A mí me basta que a la entrada de los cines ponga cine,  sólo cine, no hacen falta más explicaciones.
Porque cuando se dan explicaciones innecesarias la cosa no suele oler bien.

Vaya trato si no hay truco




A mis vecinos les han tirado huevos por no trucar y no tratar. Los pequeños “muertos” y seres de ultratumba no se inventaron la ingenua inocentada; alguna mamá les acompañaba, tal vez por si las cosas llegaban a mayores; hay que defender a la pequeñez de los desmanes de los mayores irresponsables.
Incluso en algunos colegios han calentado motores, y ¡qué mejor manera que alentando a disfrazarse a quienes lo están deseando! Ya el corteinglés había colocado estratégicamente, a la hora del desayuno antes del cole, su anuncio de maravillosos y económicos atuendos para todos los gustos y según la mejor tradición yanki.
La tarde del viernes eran muchas las cuadrillas de pequeños, y también grandes, zombies por las calles.
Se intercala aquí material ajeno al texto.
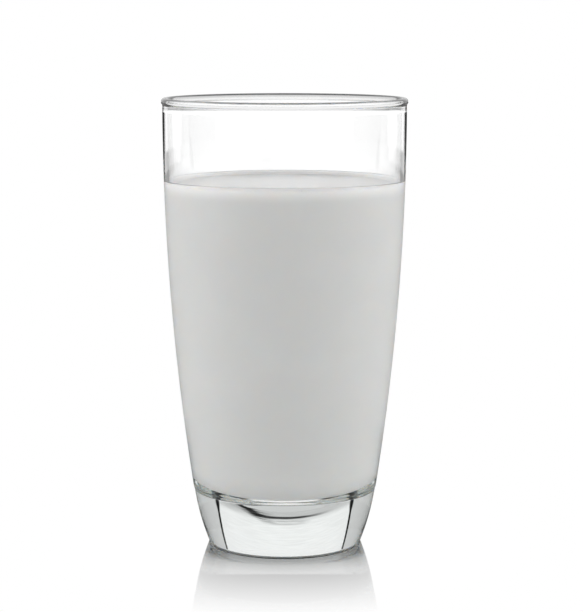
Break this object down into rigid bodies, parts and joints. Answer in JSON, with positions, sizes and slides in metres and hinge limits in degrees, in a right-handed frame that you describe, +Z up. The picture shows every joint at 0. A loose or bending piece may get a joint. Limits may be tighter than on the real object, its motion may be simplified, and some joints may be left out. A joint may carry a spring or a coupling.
{
  "type": "glass of milk",
  "caption": "Clear heavy-based drinking glass with a rounded rim, gently tapered sides and a rounded well, filled with white milk almost to the rim.",
  "frame": {"origin": "centre of the ring that the glass stands on", "axes": "+Z up along the glass's axis of revolution; X and Y are alike"},
  "size_m": [0.0768, 0.0768, 0.14],
  "materials": {
    "glass": "clear colourless soda-lime glass, fire polished, with a faint green edge",
    "milk": "opaque white whole milk with a wet, smooth surface"
  },
  "bodies": {
    "root": {"tumbler": "glass", "milk": "milk"}
  },
  "joints": []
}
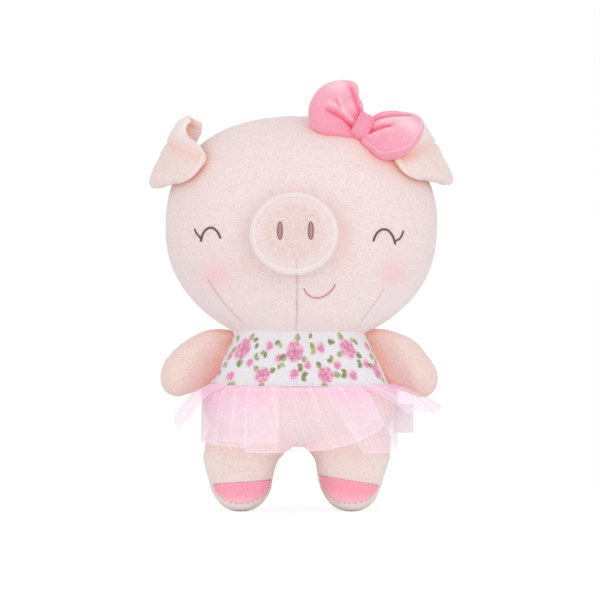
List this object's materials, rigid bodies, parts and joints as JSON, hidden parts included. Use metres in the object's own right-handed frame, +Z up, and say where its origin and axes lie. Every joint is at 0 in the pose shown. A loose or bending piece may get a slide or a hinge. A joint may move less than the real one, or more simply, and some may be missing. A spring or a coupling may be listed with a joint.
{
  "type": "plush pig",
  "caption": "Stuffed pig that stands on its feet, with a round head, folded ears, side bow, printed bodice and a gathered tulle skirt.",
  "frame": {"origin": "middle of the bounding box's bottom face, on the floor under the feet", "axes": "+Z up, -Y the way the face looks, +X the pig's left-hand side, which is at the right in the front view"},
  "size_m": [0.1814, 0.1317, 0.2576],
  "materials": {
    "skin": "short pile velour, pale peach pink",
    "fibre": "loose white polyester fibre",
    "thread": "satin stitch, dark plum",
    "mauve": "satin stitch, dusky mauve",
    "rose": "satin stitch, rose pink",
    "bow_pink": "short pile velour, candy pink",
    "cotton": "ribbed cotton jersey printed with small roses",
    "tulle": "sheer tulle, pale pink",
    "ribbon": "woven satin ribbon, bare"
  },
  "bodies": {
    "body": {"bodice_cover": "cotton", "seat_cover": "skin", "body_stuffing": "fibre", "skirt_under": "tulle", "skirt_over": "tulle", "tail": "skin", "side_label": "ribbon"},
    "head": {"head_cover": "skin", "head_stuffing": "fibre", "snout_cover": "skin", "snout_stuffing": "fibre", "eye_right": "thread", "eye_left": "thread", "nostril_right": "mauve", "nostril_left": "mauve", "mouth": "rose", "bow_knot": "bow_pink", "bow_loop_right": "bow_pink", "bow_loop_left": "bow_pink"},
    "right_ear": {"ear_right": "skin"},
    "left_ear": {"ear_left": "skin"},
    "right_arm": {"arm_right_cover": "skin", "arm_right_stuffing": "fibre"},
    "left_arm": {"arm_left_cover": "skin", "arm_left_stuffing": "fibre"},
    "right_leg": {"leg_right_cover": "skin", "leg_right_stuffing": "fibre", "hoof_right": "bow_pink"},
    "left_leg": {"leg_left_cover": "skin", "leg_left_stuffing": "fibre", "hoof_left": "bow_pink"}
  },
  "joints": [
    {"name": "head_nod", "type": "hinge", "parent": "body", "child": "head", "pos_m": [0, 0.0075, 0.145], "axis": [1, 0, 0], "range_deg": [-8, 8], "stiffness_Nm_per_rad": 0.5},
    {"name": "ear_right_lift", "type": "hinge", "parent": "head", "child": "right_ear", "pos_m": [0.05942, 0.0065, 0.22701], "axis": [-0.5787, 0, 0.8155], "range_deg": [0, 8], "stiffness_Nm_per_rad": 0.02},
    {"name": "ear_left_lift", "type": "hinge", "parent": "head", "child": "left_ear", "pos_m": [-0.05942, 0.0065, 0.22701], "axis": [-0.5787, 0, -0.8155], "range_deg": [0, 25], "stiffness_Nm_per_rad": 0.02},
    {"name": "arm_right_swing", "type": "hinge", "parent": "body", "child": "right_arm", "pos_m": [0.05612, 0.0075, 0.0782], "axis": [-0.4244, 0, 0.9055], "range_deg": [-35, 35], "stiffness_Nm_per_rad": 0.05, "deforming": ["skirt_under", "skirt_over"]},
    {"name": "arm_left_swing", "type": "hinge", "parent": "body", "child": "left_arm", "pos_m": [-0.05612, 0.0075, 0.0782], "axis": [0.4244, 0, 0.9055], "range_deg": [-35, 35], "stiffness_Nm_per_rad": 0.05, "deforming": ["skirt_under", "skirt_over"]},
    {"name": "leg_right_flex", "type": "hinge", "parent": "body", "child": "right_leg", "pos_m": [0.033, 0.0075, 0.0715], "axis": [1, 0, 0], "range_deg": [-20, 25], "stiffness_Nm_per_rad": 1, "deforming": ["skirt_under", "skirt_over"]},
    {"name": "leg_left_flex", "type": "hinge", "parent": "body", "child": "left_leg", "pos_m": [-0.033, 0.0075, 0.0715], "axis": [1, 0, 0], "range_deg": [-20, 25], "stiffness_Nm_per_rad": 1, "deforming": ["skirt_under", "skirt_over"]}
  ]
}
Iban y venían. Por mi barrio, mis barrios por mejor decir, además llamaban a las puertas. De cual fuera la respuesta, así era la réplica. Fachadas y aceras “aclaradas” con matices amarillos tirando a rojo señalaban el camino recorrido y los puntos de fricción originados.
Lo malo de perder las raíces es que se pueden adoptar extrañas maneras. Y lo que puede ser muy divertido en una peli, no necesariamente resulta agradable en la realidad.
Ya digo, a mis vecinos les han manchado su fachada y se han disgustado.